The audit found that Fuhrlaender and Acciona have yet to build factories, while Siemens, Vestas and Suzlon have facilities but aren’t meeting the 40 percent requirement, Melo said.
“Some sites had no employees, no machines, not even guard dogs,” she said. With BNDES financing cut off, development on some projects may grind to a halt within two weeks.
Industrias Metalurgicas Pescarmona SA, an Argentinean turbine company that’s building a second Brazil plant, still qualifies for BNDES financing, as do General Electric Co., Gamesa Corp. Tecnologica SA, Wobben Windpower – Industria e Comercio Ltda. and WEG SA. BNDES offers wind developers 16-year loans with interest rates as low as 6.8 percent, less than the central bank benchmark rate of 8 percent.
Local Suppliers
Turbine makers are initially required to get 40 percent of their components, which may include towers and blades, from Brazilian suppliers. The local content requirement eventually rises to 60 percent on a schedule that varies by supplier, and BNDES may decide to extend those shifts, Melo said.
Vestas, the world’s biggest turbine maker, was approved for BNDES loans in 2010 and has asked the agency to explain why it’s no longer considered compliant, Maria Jose Vazquez, senior manager for communication and branding, said in an e-mail.
Suzlon, India’s biggest turbine company, hasn’t been notified about the suspended financing and asked BNDES for more information, according to a press official who didn’t want to be named because of company policy.
New Factory
Acciona will build a hub factory in Bahia state by October and source blades from a factory in Fortaleza “to meet the requirements established by the BNDES” to qualify for loans, Elisa Banos, a spokeswoman for the Alcobendas, Spain-based company, said in an e-mail.
Siemens, based in Munich, is asking BNDES to explain why its turbines no longer qualify for financing.

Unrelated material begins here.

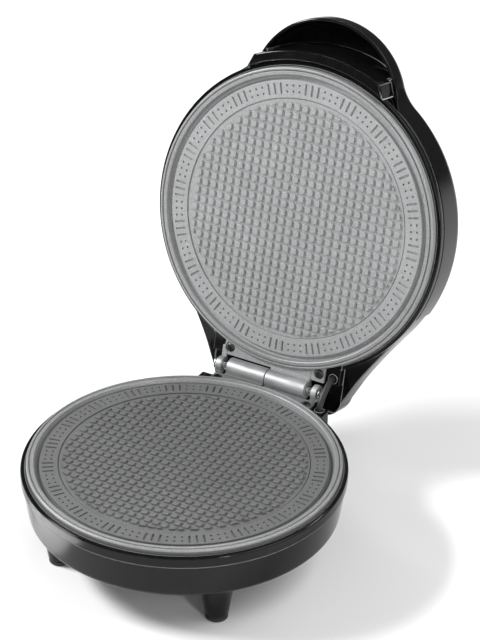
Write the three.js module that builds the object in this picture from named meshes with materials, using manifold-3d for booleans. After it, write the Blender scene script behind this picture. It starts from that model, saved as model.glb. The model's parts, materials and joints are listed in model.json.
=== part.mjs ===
// Waffle cone maker: a round base on four legs and a hinged lid, each with a cast baking plate.
// Millimetres, +Z up, handle side towards -Y, hinge at the rear towards +Y, lid standing open.
import * as THREE from "three";
import { mergeVertices } from "three/addons/utils/BufferGeometryUtils.js";
import Module from "manifold-3d";

const wasm = await Module();
wasm.setup();

// ---------------------------------------------------------------- driving dimensions

const bakingRadius = 90; // flat disc that bakes the wafer
const plateHeight = 62; // baking face of the lower plate above the table
const halfWafer = 1.4; // half of the wafer's thickness, so the hinge axis lies this far above the face
const openAngle = THREE.MathUtils.degToRad(104); // lid from closed to its stop
const gap = 0.3; // clearance between separate pieces

const bodyRadius = bakingRadius * 1.13; // outside of the base collar and of the lid
const bodyDepth = bakingRadius * 0.378; // baking face to the underside of the base
const lidDepth = bakingRadius * 0.43; // baking face to the top of the lid
const plateThickness = 5;
const rimHeight = 1.2; // rim above the baking face
const rimRadius = bakingRadius * 1.091; // outside of a plate
const seamDepth = 9; // lower edge of the base collar
const wall = 2; // moulded wall thickness

const hingeY = bakingRadius * 1.202;
const barrelRadius = 6.3;
const pinRadius = 2.5;
const tabHalfWidth = 37;
const tabTop = -0.8; // face of a hinge tab, below the baking face
const tabBottom = -3.2;
const tabEnd = hingeY - barrelRadius - 0.4;
const tabScrewX = 33;
const tabScrewY = 96;

const legCircle = bakingRadius * 0.89; // front leg axes from the centre
const [rearLegX, rearLegY] = [40, 84]; // far back, so that the open lid does not tip the machine over
const legTipRadius = 7;
const legTip = -plateHeight + 3.3; // lower end of a leg, above its rubber foot
const flangeInner = 58; // opening in the underside of the base shell
const coverRadius = 66; // sheet cover under that opening
const coverScrewCircle = 62.4;
const glandAngle = 150; // cord inlet, in degrees round the base
const glandDepth = -20;
const glandRadius = 5.6;
const seatHalfWidth = 47; // block that a hinge tab is screwed to
const shieldDepth = 15; // baking face to the face of a heat shield

const linkX = 42; // lead between base and lid, just beside the hinge
const linkBaseY = 98;
const linkLidY = 97.5;
const linkRadius = 2;

const lidSeam = 7; // depth of the seam between the lid's inner shell and its cover
const roofDepth = 28.8; // top of the inner shell behind the cover
const coverEnd = bakingRadius * 0.5; // the cover stops here, short of the hinge
const tailFront = 9;
const tailEnd = bakingRadius * 1.4;
const roofScrewX = 46; // screws from the inner shell up into the cover
const roofScrewY = 34;
const hoodY = -bakingRadius * 0.84; // centre of the hood handle's arc
const hoodRadius = bakingRadius * 0.588;
const hoodLip = 17; // depth of the hood's free edge
const hoodDrop = 1.4; // the hood's top below the top of the lid
const recessRadius = bodyRadius + 6.6; // inner wall of the finger recess
const gripFront = 0.6; // front face of the inner grip, level with the plate's rim
const gripBack = 9;
const gripHalfAngle = 26;
const lensX = 9;
const lensY = -58;
const lensRadius = 2.8;
const boardDepth = lidDepth - 7.6;

const far = 200; // half size of blocks that only cut
const ringSegments = 40;

// ---------------------------------------------------------------- solids from three.js geometry

// A closed geometry as a solid whose faces point outwards.
function solid(geometry) {
  const bare = geometry.index ? geometry.toNonIndexed() : geometry.clone();
  bare.deleteAttribute("normal");
  bare.deleteAttribute("uv");
  const merged = mergeVertices(bare, 1e-4);
  const index = merged.index.array;
  const faces = [];
  for (let i = 0; i < index.length; i += 3) {
    const [a, b, c] = [index[i], index[i + 1], index[i + 2]];
    if (a !== b && b !== c && c !== a) faces.push([a, b, c]);
  }
  const vertProperties = merged.attributes.position.array;
  const build = (list) => {
    const triVerts = new Uint32Array(list.flat());
    return new wasm.Manifold(new wasm.Mesh({ numProp: 3, vertProperties, triVerts }));
  };
  const made = build(faces);
  return made.volume() > 0 ? made : build(faces.map(([a, b, c]) => [a, c, b]));
}

function join(first, ...others) {
  return others.reduce((sum, one) => sum.add(one), first);
}

function cut(first, ...others) {
  return others.reduce((rest, one) => rest.subtract(one), first);
}

// The solid's surface as a geometry that three.js draws.
function geometryOf(made) {
  const mesh = made.getMesh();
  const geometry = new THREE.BufferGeometry();
  geometry.setAttribute("position", new THREE.BufferAttribute(mesh.vertProperties, 3));
  geometry.setIndex(new THREE.BufferAttribute(mesh.triVerts, 1));
  const flat = geometry.toNonIndexed();
  flat.computeVertexNormals();
  return flat;
}

// A ring or disc turned about the Z axis from [radius, height] points.
function turned(points, segments = ringSegments) {
  const outline = points.map(([r, z]) => new THREE.Vector2(r, z));
  const closedOnAxis = points[0][0] === 0 && points[points.length - 1][0] === 0;
  if (!closedOnAxis) outline.push(outline[0].clone());
  const geometry = new THREE.LatheGeometry(outline, segments);
  geometry.rotateX(Math.PI / 2);
  return solid(geometry);
}

// A box between two corners.
function block([x0, y0, z0], [x1, y1, z1]) {
  const geometry = new THREE.BoxGeometry(x1 - x0, y1 - y0, z1 - z0);
  geometry.translate((x0 + x1) / 2, (y0 + y1) / 2, (z0 + z1) / 2);
  return solid(geometry);
}

// An upright cylinder or cone at (x, y) between two heights.
function post(x, y, z0, z1, radiusLow, radiusHigh = radiusLow, segments = 12) {
  const geometry = new THREE.CylinderGeometry(radiusHigh, radiusLow, z1 - z0, segments);
  geometry.rotateX(Math.PI / 2);
  geometry.translate(x, y, (z0 + z1) / 2);
  return solid(geometry);
}

// A cylinder along X through the hinge axis.
function hingeRod(x0, x1, radius, segments = 20) {
  const geometry = new THREE.CylinderGeometry(radius, radius, x1 - x0, segments);
  geometry.rotateZ(Math.PI / 2);
  geometry.translate((x0 + x1) / 2, hingeY, halfWafer);
  return solid(geometry);
}

// An outline in the XY plane, raised from one height to another.
function prism(shape, z0, z1, curveSegments = 16) {
  const geometry = new THREE.ExtrudeGeometry(shape, { depth: z1 - z0, bevelEnabled: false, curveSegments });
  geometry.translate(0, 0, z0);
  return solid(geometry);
}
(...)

Liebenscheid, Germany-based Fuhrlaender didn’t reply to calls seeking comment.
Vestas, with more than 550 megawatts of announced deals with developers in Brazil, may struggle to meet the requirements, Brian Gaylord, an advisor at Make Consulting LLC, said in a telephone interview. Unlike other suppliers, Vestas plans to import blades from outside the country.
“Everyone else is sourcing blades” in Brazil, he said. “I’m not sure how you can meet the 60 percent index without producing parts of the nacelle” domestically, he said of the unit that houses a turbine’s power-generating components, if it isn’t using local blades. Wind companies are unwilling to manufacture turbines in Brazil when they have factories idle in their home countries, he said.
‘Completely Wrong’
BNDES’s move to cut financing may undermine the nation’s efforts to diversify its energy matrix, according to Ricardo Izar Jr., a Social Democrat deputy who represents Sao Paulo in Brazil’s lower house.
“BNDES is completely wrong,” he said in a telephone interview. “It’s a development bank so that’s what it should be doing — facilitating the development of strategic industries” and creating a stable investment environment.
The finance restrictions will delay projects and payment for turbine-makers, who don’t get fully compensated until wind farms comes online, Philip Totaro, principal at the Santa Barbara, California-based consulting company Totaro & Associates, said in a telephone interview. Turbine makers may lose “tens of millions of dollars a project” in revenue if developers choose to switch suppliers.
Next Auctions
Foreign turbine-suppliers rushed to set up factories in Brazil after the government organized an auction in 2009 for contracts to sell wind power, said Eduardo Tabbush, a wind analyst with New Energy Finance in London. Countries in other regions were ratcheting back renewable-energy subsidies following the economic downturn.
Brazil auctioned contracts for 2,905 megawatts of wind farms in three auctions last year, according to the national energy agency Empresa de Pesquisa Energetica. Those turbines will cost about $3.5 billion, Tabbush estimated.
The five turbine companies are seeking to requalify for BNDES financing before two energy auctions set for October when developers will apply for loans to buy turbines. They are competing for a limited, and possibly inadequate, supply of local components, Melo said.
“For some suppliers it’s going to be practically impossible to meet their requirements,” she said. It can take eight to 10 years to create a local supply chain. “Brazil’s industry is very new. You can’t create a whole supply chain overnight.”